# Work required
Each entry in the listing below should be restated word for word.

# Material provided
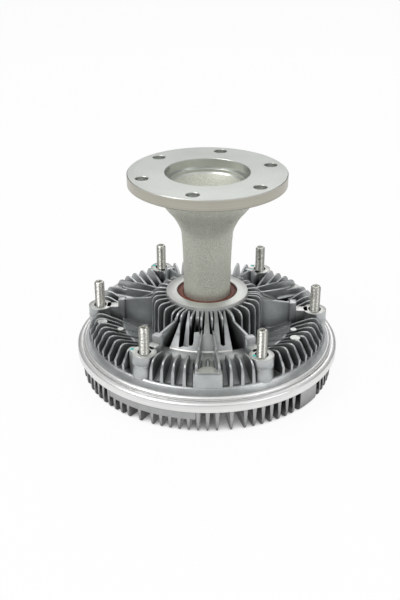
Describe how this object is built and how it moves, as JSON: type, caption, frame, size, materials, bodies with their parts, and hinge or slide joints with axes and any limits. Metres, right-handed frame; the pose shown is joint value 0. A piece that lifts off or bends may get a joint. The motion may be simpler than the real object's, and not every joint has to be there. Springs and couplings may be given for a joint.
{
  "type": "viscous fan clutch",
  "caption": "Viscous fan clutch for an engine's cooling fan: a flanged drive shaft on a finned aluminium housing whose studs carry the fan.",
  "frame": {"origin": "on the shaft axis, in the plane of the front cover's fin tips", "axes": "+Z along the shaft from the front cover to the drive flange; -Y through the reservoir box that faces the camera"},
  "size_m": [0.26, 0.26, 0.2055],
  "materials": {
    "cast_aluminium": "as cast, blasted",
    "cover_aluminium": "as cast with a turned rim",
    "shaft_steel": "turned flange, blasted neck",
    "seal_rubber": "matt",
    "bearing_steel": "ground",
    "plate_steel": "rolled",
    "spring_steel": "rolled",
    "bimetal": "rolled",
    "rotor_aluminium": "turned",
    "plastic_pin": "moulded",
    "stud_steel": "zinc plated"
  },
  "bodies": {
    "housing": {"rear_housing": "cast_aluminium", "front_cover": "cover_aluminium", "fan_stud_1": "stud_steel", "fan_stud_2": "stud_steel", "fan_stud_3": "stud_steel", "fan_stud_4": "stud_steel", "fan_stud_5": "stud_steel", "fan_stud_6": "stud_steel", "shaft_seal": "seal_rubber", "bearing_outer_ring": "bearing_steel", "separator_plate": "plate_steel", "valve_leaf": "spring_steel", "bimetal_strip": "bimetal", "strip_bracket_left": "plate_steel", "strip_bracket_right": "plate_steel"},
    "shaft": {"input_shaft": "shaft_steel", "rotor": "rotor_aluminium", "rotor_key": "bearing_steel", "rotor_nut": "bearing_steel"},
    "pin": {"control_pin": "plastic_pin"}
  },
  "joints": [
    {"name": "shaft_spin", "type": "hinge", "parent": "housing", "child": "shaft", "pos_m": [0, 0, 0.0601], "axis": [0, 0, 1], "continuous": true},
    {"name": "pin_slide", "type": "slide", "parent": "housing", "child": "pin", "axis": [0, 0, -1], "range_m": [0, 0.0015], "stiffness_N_per_m": 200, "deforming": ["valve_leaf", "bimetal_strip"]}
  ]
}
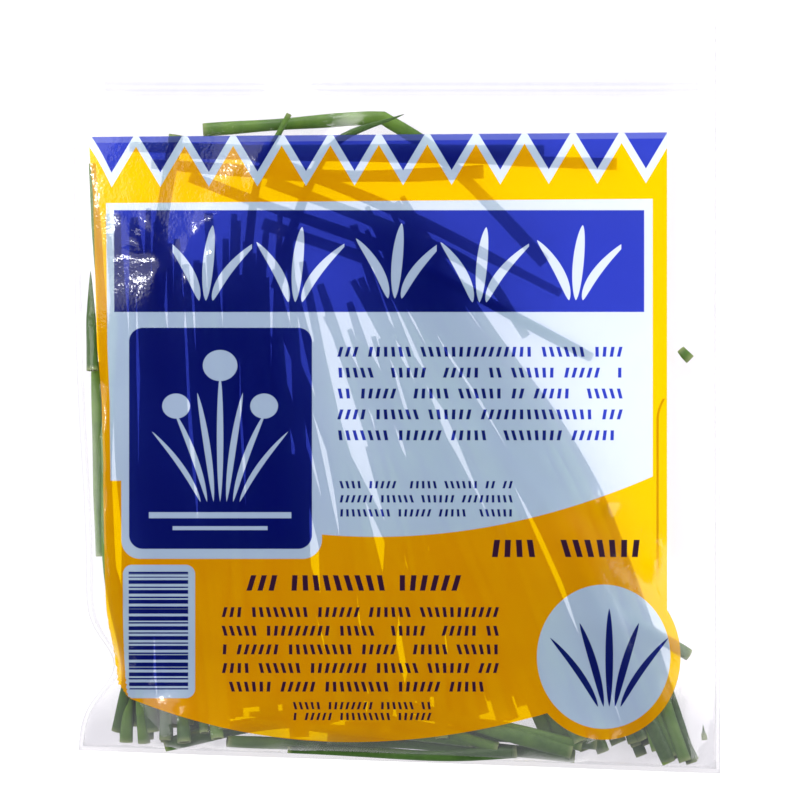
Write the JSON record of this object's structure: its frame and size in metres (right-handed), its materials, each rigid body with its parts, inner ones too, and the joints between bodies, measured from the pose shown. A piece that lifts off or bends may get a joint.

# Output
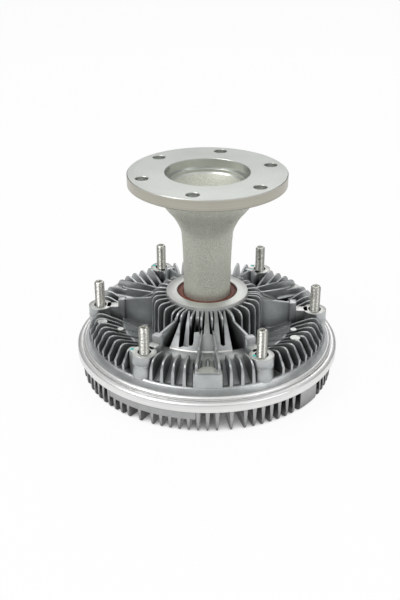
Describe how this object is built and how it moves, as JSON: type, caption, frame, size, materials, bodies with their parts, and hinge or slide joints with axes and any limits. Metres, right-handed frame; the pose shown is joint value 0. A piece that lifts off or bends may get a joint. The motion may be simpler than the real object's, and not every joint has to be there. Springs and couplings may be given for a joint.
{
  "type": "viscous fan clutch",
  "caption": "Viscous fan clutch for an engine's cooling fan: a flanged drive shaft on a finned aluminium housing whose studs carry the fan.",
  "frame": {"origin": "on the shaft axis, in the plane of the front cover's fin tips", "axes": "+Z along the shaft from the front cover to the drive flange; -Y through the reservoir box that faces the camera"},
  "size_m": [0.26, 0.26, 0.2055],
  "materials": {
    "cast_aluminium": "as cast, blasted",
    "cover_aluminium": "as cast with a turned rim",
    "shaft_steel": "turned flange, blasted neck",
    "seal_rubber": "matt",
    "bearing_steel": "ground",
    "plate_steel": "rolled",
    "spring_steel": "rolled",
    "bimetal": "rolled",
    "rotor_aluminium": "turned",
    "plastic_pin": "moulded",
    "stud_steel": "zinc plated"
  },
  "bodies": {
    "housing": {"rear_housing": "cast_aluminium", "front_cover": "cover_aluminium", "fan_stud_1": "stud_steel", "fan_stud_2": "stud_steel", "fan_stud_3": "stud_steel", "fan_stud_4": "stud_steel", "fan_stud_5": "stud_steel", "fan_stud_6": "stud_steel", "shaft_seal": "seal_rubber", "bearing_outer_ring": "bearing_steel", "separator_plate": "plate_steel", "valve_leaf": "spring_steel", "bimetal_strip": "bimetal", "strip_bracket_left": "plate_steel", "strip_bracket_right": "plate_steel"},
    "shaft": {"input_shaft": "shaft_steel", "rotor": "rotor_aluminium", "rotor_key": "bearing_steel", "rotor_nut": "bearing_steel"},
    "pin": {"control_pin": "plastic_pin"}
  },
  "joints": [
    {"name": "shaft_spin", "type": "hinge", "parent": "housing", "child": "shaft", "pos_m": [0, 0, 0.0601], "axis": [0, 0, 1], "continuous": true},
    {"name": "pin_slide", "type": "slide", "parent": "housing", "child": "pin", "axis": [0, 0, -1], "range_m": [0, 0.0015], "stiffness_N_per_m": 200, "deforming": ["valve_leaf", "bimetal_strip"]}
  ]
}
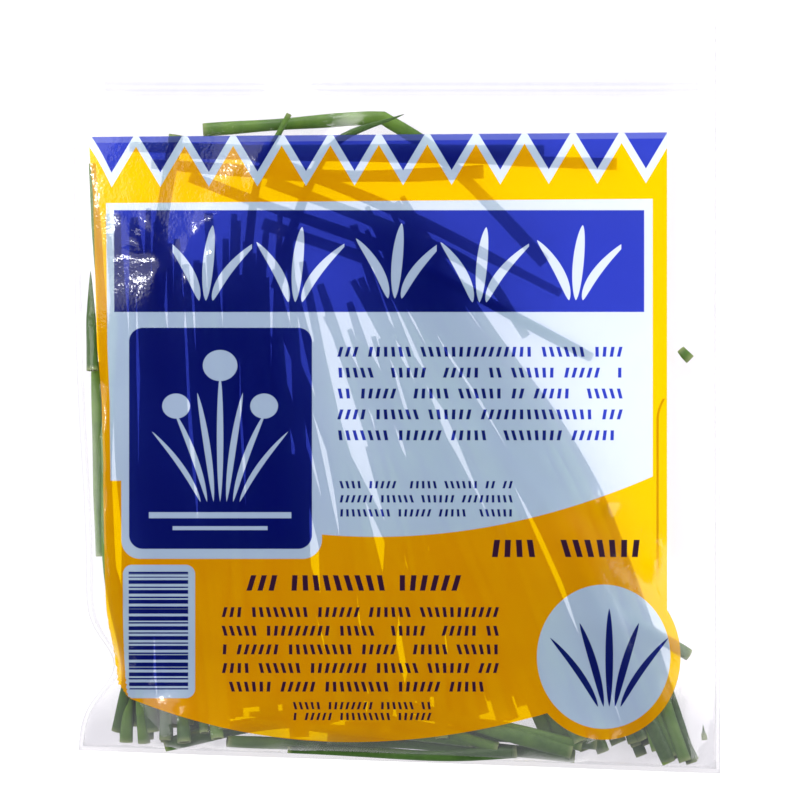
Write the JSON record of this object's structure: its frame and size in metres (right-handed), its materials, each rigid body with its parts, inner ones too, and the joints between bodies, measured from the pose shown. A piece that lifts off or bends may get a joint.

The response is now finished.